Annual tear‑down: Disassemble the X‑axis carriage, clean the linear rods with IPA, re‑grease with PTFE lube. Check the Z‑axis coupler for wear the flexible rubber element can crack after 2 years. Replace the thermistor and heater cartridge as preemptive maintenance.
MK4 vs MK4S What's Actually Different
- Part Cooling Fan Shroud MK4S: 3 fans (2 part cooling, 1 hotend). MK4: 2 fans (1 part, 1 hotend). The MK4S reduces overhang sag by ~30% on 60° bridges.
- Filament Guide MK4S has a metal filament arm that prevents tangles. MK4 uses the plastic one from MK3S prone to snapping after 6 months.
- Nozzle Wipe Mechanism MK4S adds a silicone wiper that cleans the nozzle before each print. MK4 users have to add a brass brush manually.
- Price Delta MK4S is $100 more. That's cheap for the fan upgrade alone. But the wiper and filament guide can be retrofitted for $20.

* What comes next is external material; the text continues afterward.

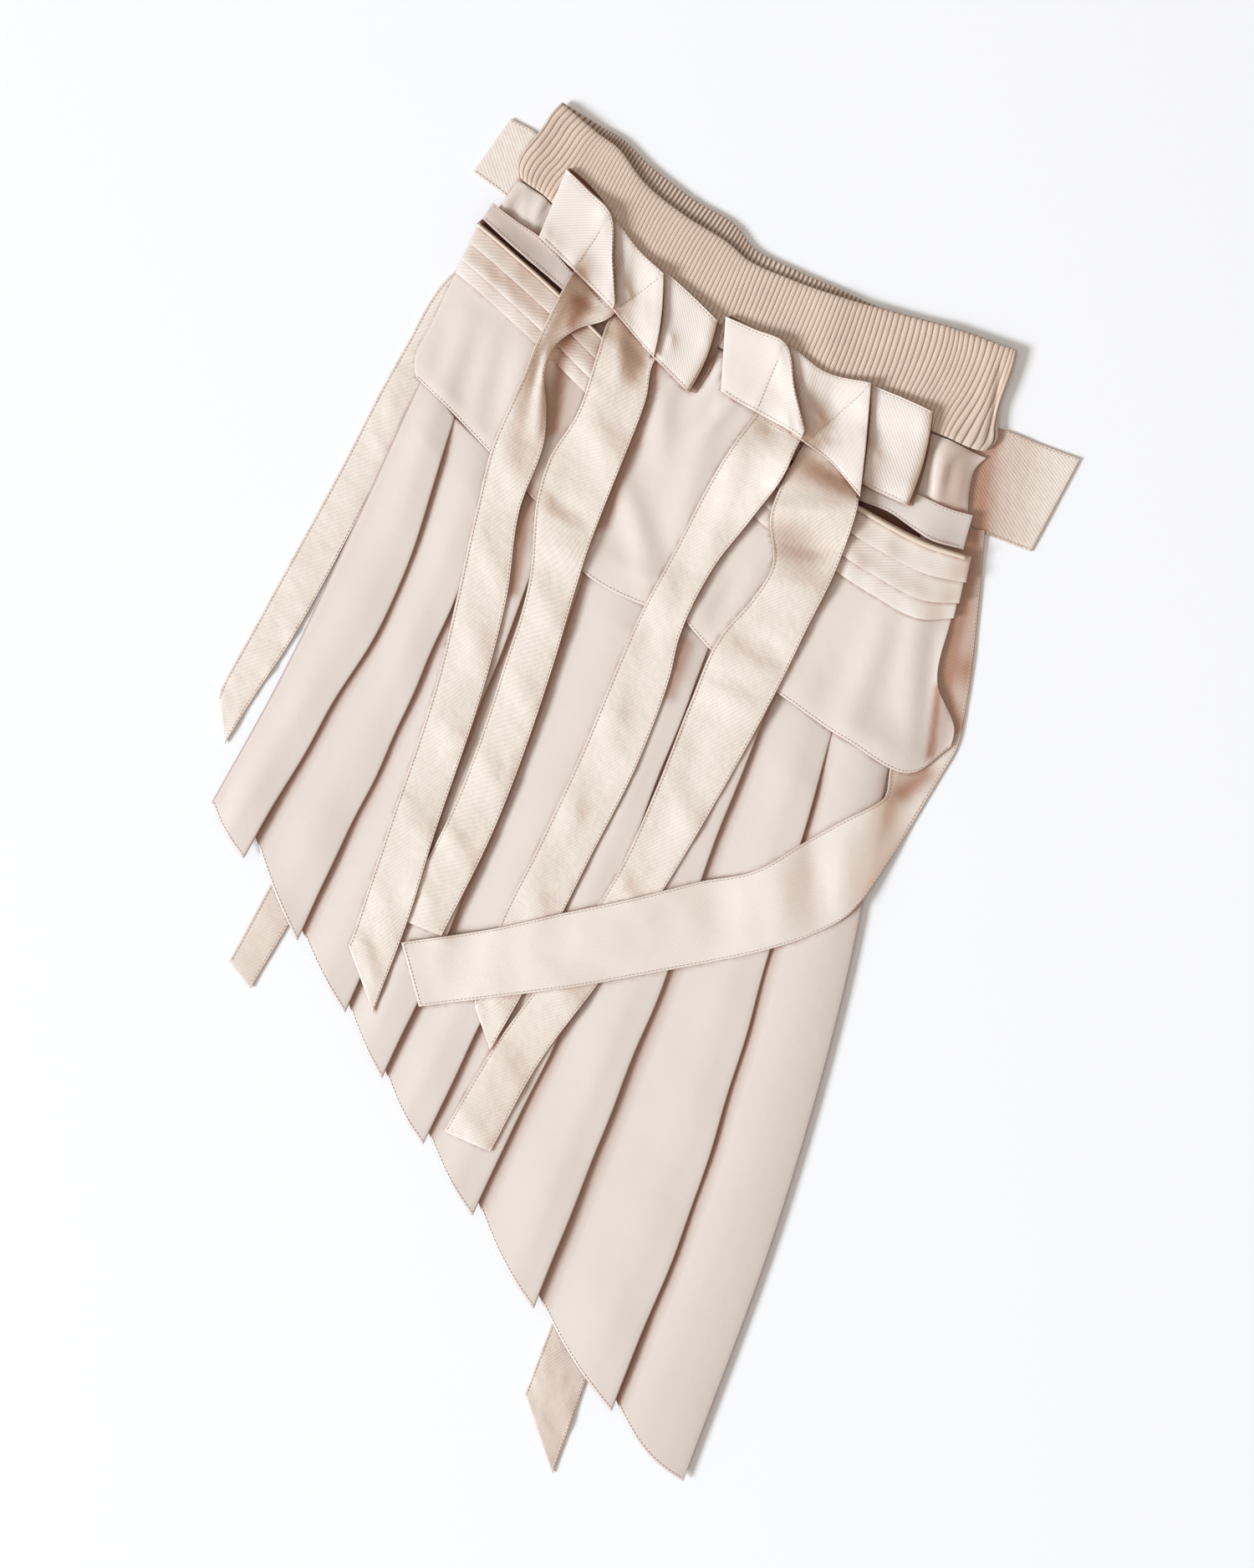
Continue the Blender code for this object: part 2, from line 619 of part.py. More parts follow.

- Verdict If you print PLA/PETG only, the MK4 is fine. If you push ABS or bridge-heavy models, the MK4S pays for itself in reduced failure rate.
Actual Troubleshooting The Scenarios
"First layer too squished on one side." This is almost always a Y‑axis bearing wear. The bed sled tilts under the print force. Measure the Z‑axis reading at each corner with a feeler gauge if the variation is >0.1 mm, replace the bearings. "Clicking sound during retracts." That's the Nextruder gear skipping. The idler spring is too tight. Loosen the tension screw by half a turn, then calibrate e‑steps. "Random layer shifts in Y." Check the Y‑axis pulley set screws they work loose after 300 hours of vigorous input shaper movement. Apply Loctite 242 to the set screw. "Print stops mid‑print with 'thermal runaway'." The heater cartridge wire fatigue near the hotend. Prusa uses a thin wire that breaks after 500 hours of flexing. Replace with a 24 V 40 W cartridge from E3D they have thicker leads. "Load cell not triggering on some areas." The printer may have a warped bed that pushes the load cell beyond its range. Use the manual bed leveling procedure in the firmware (G29 P1) to re‑map the mesh. But honestly, if the bow is >0.2 mm, shim the bed corners with aluminium tape it's cheaper than a new cast plate.
Field‑Tested Upgrades What Ships, What Doesn't
The MK4S comes with a nylon‑based filament guide that's actually okay. I replaced it with a metal one from Bear Upgrade. The MK4S's fan shroud is good enough for most materials, but if you print abrasive filaments, add a tungsten carbide nozzle (€50) the stock brass ones wear after 1 kg of carbon‑fiber PLA. The biggest upgrade for the MK4 line is a third‑party heated chamber enclosure (e.g., Lack enclosure with a 750 W heater). That adds $150 but enables PC and ASA printing. Keep in mind the electronics must stay outside the chamber the Prusa board has no conformal coating and will fail if condensation forms. Also, the PSU's fan is intake from below if you place the printer on a carpet, you'll suffocate it. I use a 20 mm standoff riser with a mesh.
Final Workshop Warning The One Thing You'll Forget
Torque the M3 screws that attach the Z‑axis motor mount to 1.2 N·m not 1.5, not 0.8. I've stripped the threads on two units because the manual says "hand‑tight". Use a torque screwdriver. Also, the USB‑A port on the mainboard does not have over‑current protection. If you plug a USB drive with a shorted connector, you will fry the 5 V rail and lose power supply regulation. I learned this the hard way after a $30 mainboard replacement. Always use a powered USB hub if you need to flash firmware.